Cette volonté de ramener son histoire à un cadre adulte et hyper réaliste est typique du cinéma Australien de l'époque. Si vous êtes client de films comme PATRICK ou NEXT OF KIN, nul doute que ce THIRST vous comblera. Les amateurs retrouveront même de nombreuses têtes connues au travers du casting du film : David Hemmings (BLOW UP, LES FRISSONS DE L'ANGOISSE, réalisateur du SURVIVANT D'UN MONDE PARALLELE), Henry Silva (immortel méchant de la série BUCK ROGERS), et même «le» Patrick à savoir Robert Thompson. Quant au réalisateur du titre, Rod Hardy, il s'agit de son quasi unique film de cinéma puisque le monsieur s'est exclusivement consacré à la télé au travers de nombreux téléfilms ou séries (comme la mise en scène d'une poignée d'épisodes d'X-FILES).
Sans déluges d'effets spéciaux ou de rebondissements superflus, THIRST déroule sa narration sans aucune concession au spectaculaire. Si le thème de la société supérieure se nourrissant des plus faibles est tout juste effleuré, le film se montre extrêmement précis quant à la description de l'addiction de Kate. En tentant de transformer une personne normale en suceur de sang, le film nous plonge dans une véritable cure de désintoxication à l'envers où la réalité ne cessera de se dérober face au calvaire psychologique de l'héroïne. Cèdera-t-elle a la consommation d'hémoglobine ? Tel est le ressort principal de ce film atypique.
THIRST est donc une très bonne surprise si l'on accepte volontiers que la narration prenne son temps. Loin d'être un défaut, ce rythme posé permet de peindre avec moult détails cet univers hyper original de communauté cultivatrice de sang. Si l'on regrette finalement que le scénario ne soit pas plus dense face aux différentes possibilités de son histoire, on appréciera en revanche une mise en scène somptueuse et une interprétation impeccable. Du fantastique de grande classe, dont on ne comprend d'ailleurs toujours pas la confidentialité de nos jours.

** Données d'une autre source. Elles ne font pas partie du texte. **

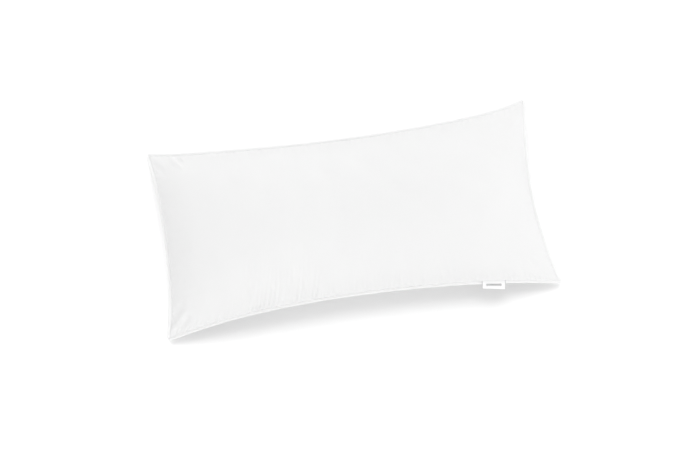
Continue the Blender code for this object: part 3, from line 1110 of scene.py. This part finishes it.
class PILLOW_OT_studio(bpy.types.Operator):
    """Sets out the pale floor, the soft light and the camera"""

    bl_idname = "pillow.studio"
    bl_label = "Studio"

    def execute(self, context):
        settings = context.scene.pillow_studio
        scene = context.scene
        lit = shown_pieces()
        square = [(-1, -1), (1, -1), (1, 1), (-1, 1)]
        corners = [(x * FLOOR_HALF, y * FLOOR_HALF, -FLOOR_GAP) for x, y in square]
        lengths = [(0, 0), (1, 0), (1, 1), (0, 1)]
        floor = add_piece("studio_floor", corners, [(0, 1, 2, 3)], lengths, floor_finish())
        floor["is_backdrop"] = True

        scene.world = bpy.data.worlds.new("white studio")
        studio = Finish(scene.world, "Background")
        way = studio.node("ShaderNodeTexCoord")
        depth = studio.node("ShaderNodeSeparateXYZ", sockets={0: way}, output=1)
        height = studio.node("ShaderNodeSeparateXYZ", sockets={0: way}, output=2)
        low = 1.0 - abs(height)
        tent = (settings.walls + settings.long_walls * abs(depth)) * low + settings.top * abs(height)
        strength = (height > 0) * (tent - settings.below) + settings.below
        studio.feed(studio.surface, {"Strength": strength, "Color": WHITE})
        floor.visible_diffuse = False  # the soft light from below is the studio's own
        add_light("floor key", settings.floor_key, FLOOR_KEY_AIM, FLOOR_SOFTNESS_DEG, [floor])
        add_light("floor fill", settings.floor_fill, FLOOR_FILL_AIM, FLOOR_SOFTNESS_DEG, [floor])
        add_light("pillow key", settings.pillow_key, PILLOW_KEY_AIM, PILLOW_SOFTNESS_DEG, lit)
        scene.view_settings.view_transform = "Standard"

        lens = bpy.data.cameras.new("photo view")
        lens.lens, lens.sensor_width = CAMERA_LENS_MM, SENSOR_WIDTH_MM
        lens.shift_x, lens.shift_y = -AIM_RIGHT_PX / PHOTO_WIDTH, -AIM_UP_PX / PHOTO_WIDTH
        lens.clip_start, lens.clip_end = CLIP_START, CLIP_END
        camera = bpy.data.objects.new("photo view", lens)
        camera.location = CAMERA_AT
        aim = Vector(CAMERA_AIM) - Vector(CAMERA_AT)
        camera.rotation_euler = aim.to_track_quat("-Z", "Y").to_euler()
        scene.collection.objects.link(camera)
        scene.camera = camera
        return {"FINISHED"}


class PILLOW_PT_panel(bpy.types.Panel):
    """Lists the pillow's settings and the buttons that build it"""

    bl_idname = "PILLOW_PT_panel"
    bl_label = "Bed pillow"
    bl_space_type = "VIEW_3D"
    bl_region_type = "UI"
    bl_category = "Pillow"

    def draw(self, context):
        for name, operator in GROUPS:
            box = self.layout.box()
            settings = getattr(context.scene, name)
            for key in settings.__annotations__:
                box.prop(settings, key)
            box.operator(operator)


GROUPS = (
    ("pillow_cover", "pillow.cover"),
    ("pillow_piping", "pillow.piping"),
    ("pillow_tab", "pillow.tab"),
    ("pillow_studio", "pillow.studio"),
)
SETTINGS = {
    "pillow_cover": CoverSettings,
    "pillow_piping": PipingSettings,
    "pillow_tab": TabSettings,
    "pillow_studio": StudioSettings,
}
OPERATORS = (PILLOW_OT_cover, PILLOW_OT_piping, PILLOW_OT_tab, PILLOW_OT_studio)


def register():
    for kind in (*SETTINGS.values(), *OPERATORS, PILLOW_PT_panel):
        bpy.utils.register_class(kind)
    for name, kind in SETTINGS.items():
        setattr(bpy.types.Scene, name, PointerProperty(type=kind))


def unregister():
    for name in SETTINGS:
        delattr(bpy.types.Scene, name)
    for kind in (PILLOW_PT_panel, *reversed(OPERATORS), *reversed(SETTINGS.values())):
        bpy.utils.unregister_class(kind)


def main():
    register()
    bpy.ops.pillow.cover()
    bpy.ops.pillow.piping()
    bpy.ops.pillow.tab()
    bpy.ops.pillow.studio()
    bpy.context.view_layer.update()


if __name__ == "__main__":
    main()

Il y a une justice en ce bas monde ! Si THIRST est victime d'un manque de reconnaissance flagrant, cela n'empêche pas Elite de lui réserver les honneurs d'une édition de toute beauté. La qualité du transfert est en effet à tomber quand on pense qu'il s'agit d'un petit film vieux de près de 25 ans ! De quoi rendre justice au très beau travail photographique du métrage, qui n'est pas pour rien dans la réussite de son ambiance si particulière. Pas de remix audio ce coup-ci, mais un mono toutefois suffisamment clair pour se faire efficace (à noter que le disque propose une piste doublée en espagnol). Malheureusement pour les non anglophones, aucun sous-titre d'aucune sorte n'est disponible.

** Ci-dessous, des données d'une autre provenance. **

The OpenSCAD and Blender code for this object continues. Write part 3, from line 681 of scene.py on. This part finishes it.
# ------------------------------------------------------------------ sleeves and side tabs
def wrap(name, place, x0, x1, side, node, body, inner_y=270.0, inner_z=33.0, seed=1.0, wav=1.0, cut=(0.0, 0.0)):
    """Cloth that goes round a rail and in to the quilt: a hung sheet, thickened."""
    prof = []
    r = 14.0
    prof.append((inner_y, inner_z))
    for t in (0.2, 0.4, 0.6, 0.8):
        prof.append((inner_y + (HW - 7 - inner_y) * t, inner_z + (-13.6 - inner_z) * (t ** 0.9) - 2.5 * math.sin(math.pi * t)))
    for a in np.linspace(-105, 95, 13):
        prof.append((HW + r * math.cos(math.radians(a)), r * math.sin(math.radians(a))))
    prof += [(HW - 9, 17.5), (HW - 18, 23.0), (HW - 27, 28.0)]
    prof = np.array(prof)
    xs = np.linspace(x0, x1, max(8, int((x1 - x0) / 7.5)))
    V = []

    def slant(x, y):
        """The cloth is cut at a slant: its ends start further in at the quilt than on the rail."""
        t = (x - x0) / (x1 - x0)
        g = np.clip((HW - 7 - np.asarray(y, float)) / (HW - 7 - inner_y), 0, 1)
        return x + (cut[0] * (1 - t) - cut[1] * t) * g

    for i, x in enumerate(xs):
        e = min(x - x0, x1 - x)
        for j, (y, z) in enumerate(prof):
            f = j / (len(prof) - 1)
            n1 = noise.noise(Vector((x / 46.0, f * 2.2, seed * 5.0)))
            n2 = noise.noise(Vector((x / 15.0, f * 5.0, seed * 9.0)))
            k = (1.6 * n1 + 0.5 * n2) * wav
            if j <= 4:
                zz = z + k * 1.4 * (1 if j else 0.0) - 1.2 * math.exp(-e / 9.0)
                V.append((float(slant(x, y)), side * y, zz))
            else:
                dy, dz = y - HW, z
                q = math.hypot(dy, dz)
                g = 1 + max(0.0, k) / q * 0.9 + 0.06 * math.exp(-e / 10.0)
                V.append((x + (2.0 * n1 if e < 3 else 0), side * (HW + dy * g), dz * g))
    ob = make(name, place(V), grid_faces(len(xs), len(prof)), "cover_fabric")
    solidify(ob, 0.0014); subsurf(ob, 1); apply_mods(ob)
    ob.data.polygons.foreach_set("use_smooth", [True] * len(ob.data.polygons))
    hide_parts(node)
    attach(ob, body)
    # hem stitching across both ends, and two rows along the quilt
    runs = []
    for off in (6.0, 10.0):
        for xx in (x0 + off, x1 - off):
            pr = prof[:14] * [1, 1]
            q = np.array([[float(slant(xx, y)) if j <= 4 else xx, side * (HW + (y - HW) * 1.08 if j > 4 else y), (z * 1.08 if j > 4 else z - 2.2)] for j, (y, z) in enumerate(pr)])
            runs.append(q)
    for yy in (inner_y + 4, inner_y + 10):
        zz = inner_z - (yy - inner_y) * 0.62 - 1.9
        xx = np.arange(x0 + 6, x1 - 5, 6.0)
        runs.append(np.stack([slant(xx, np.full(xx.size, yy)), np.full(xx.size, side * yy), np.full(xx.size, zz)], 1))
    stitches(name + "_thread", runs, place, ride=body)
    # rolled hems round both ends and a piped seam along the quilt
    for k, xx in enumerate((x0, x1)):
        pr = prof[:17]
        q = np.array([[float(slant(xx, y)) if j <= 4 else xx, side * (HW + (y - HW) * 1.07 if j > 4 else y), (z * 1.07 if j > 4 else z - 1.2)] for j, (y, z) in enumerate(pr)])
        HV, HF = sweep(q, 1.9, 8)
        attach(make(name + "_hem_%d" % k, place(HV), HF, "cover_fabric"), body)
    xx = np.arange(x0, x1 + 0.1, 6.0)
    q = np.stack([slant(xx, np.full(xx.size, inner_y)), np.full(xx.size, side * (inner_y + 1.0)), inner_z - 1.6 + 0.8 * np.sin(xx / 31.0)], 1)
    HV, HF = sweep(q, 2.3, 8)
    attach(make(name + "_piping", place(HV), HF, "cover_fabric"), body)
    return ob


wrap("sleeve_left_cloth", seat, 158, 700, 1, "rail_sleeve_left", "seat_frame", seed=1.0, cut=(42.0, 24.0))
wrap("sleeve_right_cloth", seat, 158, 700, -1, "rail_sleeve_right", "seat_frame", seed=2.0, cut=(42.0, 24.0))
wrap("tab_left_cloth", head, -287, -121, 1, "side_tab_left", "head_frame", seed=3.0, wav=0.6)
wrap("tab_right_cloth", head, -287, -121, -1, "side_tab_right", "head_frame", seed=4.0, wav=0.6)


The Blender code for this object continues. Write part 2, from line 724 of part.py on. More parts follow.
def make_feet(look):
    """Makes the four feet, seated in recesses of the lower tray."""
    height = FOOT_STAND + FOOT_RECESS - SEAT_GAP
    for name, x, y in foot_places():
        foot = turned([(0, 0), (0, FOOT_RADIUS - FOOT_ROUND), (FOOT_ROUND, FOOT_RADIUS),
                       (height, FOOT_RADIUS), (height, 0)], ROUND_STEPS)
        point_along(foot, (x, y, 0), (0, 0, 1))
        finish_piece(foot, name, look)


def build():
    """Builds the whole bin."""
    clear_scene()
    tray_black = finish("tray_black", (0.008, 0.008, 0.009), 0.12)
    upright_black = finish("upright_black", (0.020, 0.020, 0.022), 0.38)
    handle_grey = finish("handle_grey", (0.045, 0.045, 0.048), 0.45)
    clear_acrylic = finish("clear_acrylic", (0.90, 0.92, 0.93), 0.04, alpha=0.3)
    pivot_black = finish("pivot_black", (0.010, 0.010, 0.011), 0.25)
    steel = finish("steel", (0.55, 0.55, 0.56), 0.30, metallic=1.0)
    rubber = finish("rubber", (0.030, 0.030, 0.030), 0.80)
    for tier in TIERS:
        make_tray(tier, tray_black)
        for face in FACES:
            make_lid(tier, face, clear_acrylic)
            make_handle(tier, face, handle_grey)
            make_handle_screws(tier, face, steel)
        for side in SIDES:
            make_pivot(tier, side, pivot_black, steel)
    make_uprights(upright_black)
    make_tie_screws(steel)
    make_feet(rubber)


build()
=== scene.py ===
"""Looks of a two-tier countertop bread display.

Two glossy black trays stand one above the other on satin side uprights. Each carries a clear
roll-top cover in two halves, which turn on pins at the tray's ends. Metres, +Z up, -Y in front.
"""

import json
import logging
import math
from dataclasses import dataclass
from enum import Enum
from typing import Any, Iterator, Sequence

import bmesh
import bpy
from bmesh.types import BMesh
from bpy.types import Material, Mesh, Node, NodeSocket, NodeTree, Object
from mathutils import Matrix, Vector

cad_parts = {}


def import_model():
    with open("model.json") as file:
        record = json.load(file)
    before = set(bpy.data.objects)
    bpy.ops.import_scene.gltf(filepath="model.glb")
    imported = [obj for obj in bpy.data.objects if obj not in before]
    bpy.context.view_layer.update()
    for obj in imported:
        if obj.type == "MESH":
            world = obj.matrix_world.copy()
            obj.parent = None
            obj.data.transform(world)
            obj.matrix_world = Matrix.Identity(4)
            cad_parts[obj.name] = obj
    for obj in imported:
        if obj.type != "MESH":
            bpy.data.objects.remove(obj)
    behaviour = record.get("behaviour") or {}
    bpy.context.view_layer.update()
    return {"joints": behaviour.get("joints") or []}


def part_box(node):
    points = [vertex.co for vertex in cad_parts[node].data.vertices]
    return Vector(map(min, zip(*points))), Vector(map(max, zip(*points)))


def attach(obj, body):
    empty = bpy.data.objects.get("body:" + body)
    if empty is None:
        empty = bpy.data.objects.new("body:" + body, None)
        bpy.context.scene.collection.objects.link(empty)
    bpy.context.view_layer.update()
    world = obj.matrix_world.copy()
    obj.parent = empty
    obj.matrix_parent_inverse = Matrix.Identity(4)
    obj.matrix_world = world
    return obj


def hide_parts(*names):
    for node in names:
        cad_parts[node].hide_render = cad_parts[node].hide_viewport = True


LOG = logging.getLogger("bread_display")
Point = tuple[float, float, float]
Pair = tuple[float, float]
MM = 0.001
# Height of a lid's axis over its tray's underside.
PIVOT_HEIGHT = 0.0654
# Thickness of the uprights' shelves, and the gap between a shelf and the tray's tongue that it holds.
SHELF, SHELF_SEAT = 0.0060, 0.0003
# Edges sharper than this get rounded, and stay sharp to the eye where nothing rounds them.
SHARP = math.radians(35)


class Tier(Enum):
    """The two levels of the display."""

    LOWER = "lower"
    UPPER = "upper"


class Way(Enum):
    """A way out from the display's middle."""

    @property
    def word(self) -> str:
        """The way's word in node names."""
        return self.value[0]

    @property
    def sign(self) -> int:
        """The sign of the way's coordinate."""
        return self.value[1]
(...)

Moins spectaculaire dans ses bonus, l'édition fait preuve d'un bel effort comme celui de convoquer le réalisateur Rod Hardy et le producteur Anthony I. Ginnane pour un commentaire audio. Pour les deux hommes, le film fait figure d'histoire un peu ancienne. Ces deniers se consacrent donc plus volontiers à une description de l'industrie cinématographique australienne de l'époque au détriment d'une véritable analyse. De tels propos étant plutôt rares, nous n'irons pas nous en plaindre. A noter que l'éditeur fait preuve d'une initiative toute bête et pourtant bien utile. Pour éviter que le spectateur mélange les intervenants, ces derniers sont séparés l'un à gauche l'autre à droite de vos haut-parleurs.
Sur une autre piste alternative, nous trouvons la musique du film isolée du reste de l'environnement sonore. De quoi satisfaire les fans de Brian May (non, pas le guitariste de Queen, l'autre Brian May), et de se rendre compte à quel point le compositeur effectue ici un tour de chauffe pour l'une de ses partitions les plus mémorables à savoir la musique de MAD MAX 2. May expérimente sur THIRST beaucoup d'idées (surtout sur les cuivres) qu'il resservira quasiment à l'identique pour le films de Miller. D'autant plus étonnant que les deux métrages n'ont strictement rien à voir dans leurs atmosphères. Plus classique mais non moins superflus, la section bonus propose des bandes-annonces et des spots télé d'époque, de nombreuses filmographies des membres de l'équipe, ainsi qu'une galerie de photos et d'affiches plutôt copieuse.
Excellente redécouverte, THIRST nous prouve (si besoin est) que le cinéma Australien fut une véritable mine de films fantastiques adultes et maîtrisés. La plus grande qualité du film restera sa vision très originale du mythe du vampire, que près de vingt-cinq ans de redigestion cinématographique n'auront toujours pas rendu obsolète. L'impeccable édition du titre ne fournit désormais plus d'excuse à l'injustifiée confidentialité du film.